I love the smell of cat man’s shoulder.

On Mutti’s final night in Potsdam, we headed for a fancy dinner at Chi Keng in Potsdam.

Chi Keng is a sort of Japanese fusion restaurant (because all asian restaurants in our part of Germany seem to serve ‘mixed asian’ as opposed to the precise country-based food suggested in the restaurant name). It’s apparently the spawn of Mi Keng, a tiny little place on the main mall of Potsdam city centre, which had to expand to a new location due to massive success.

We shared an entree mixed plate for two (the waitress was kind enough to tell us that the mix plate for three people was probably overkill), which was filled with fresh and fried spring rolls, salad, chicken skewers, fried prawns and prawn crackers, plus some super tasty crispy falafel sized salmon rissole things. It was all pretty tasty, and there was a nice mix between the fried and the non-fried.

For mains we went with a salmon sushi roll, which was filled with very crispy and slightly fatty skin-still-on salmon, and roofed with sashimi-grad salmon of the melt-in-your-mouth kind.

It was amazing!

We also opted for a prawn salad, which had beautifully cooked prawns, but was bit heavy in the dill for me…

… and a crispy duck red curry. Again, amazingly well cooked duck, great flavour, but unfortunately the curry was of the ‘with pineapple’ sort, and was super sweet.

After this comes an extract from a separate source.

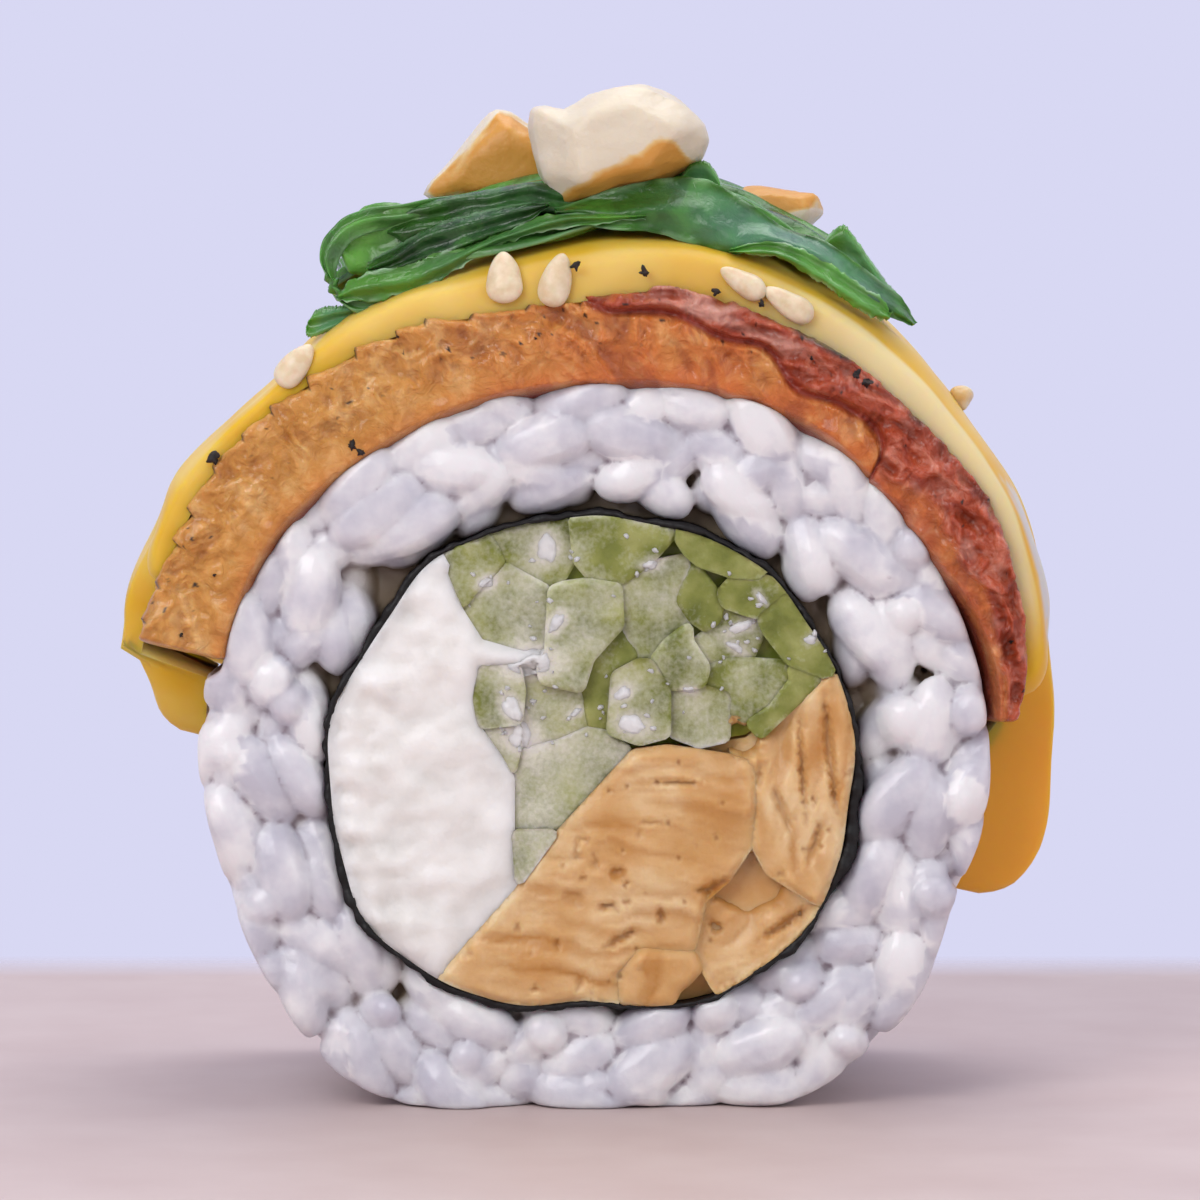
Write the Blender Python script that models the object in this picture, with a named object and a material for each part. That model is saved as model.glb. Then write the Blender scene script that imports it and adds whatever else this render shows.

So in the end, the two main dishes weren’t as amazing to me as the entrees, but all in all it’s definitely an experience I’d repeat. Interestingly, Andy and I went to Mi Keng- the Sire restaurant this Monday and were not as impressed. Possibly our choice of sushi was not as great- I was very put out that the sugared the top of the salmon in order to give it a nice caramel glaze. Furthermore the two people entree we ordered again this time was not as impressive in several ways- and was generally much more fried and much less fresh than at Chi Keng. Finally, as an un-alcoholic, I really appreciate that Chi Keng has a nice range of Mocktails and juicey mixes. Mi Keng had only Mango and Apple Juice (and respective Schorles), more fizzy muck and a variety of teas.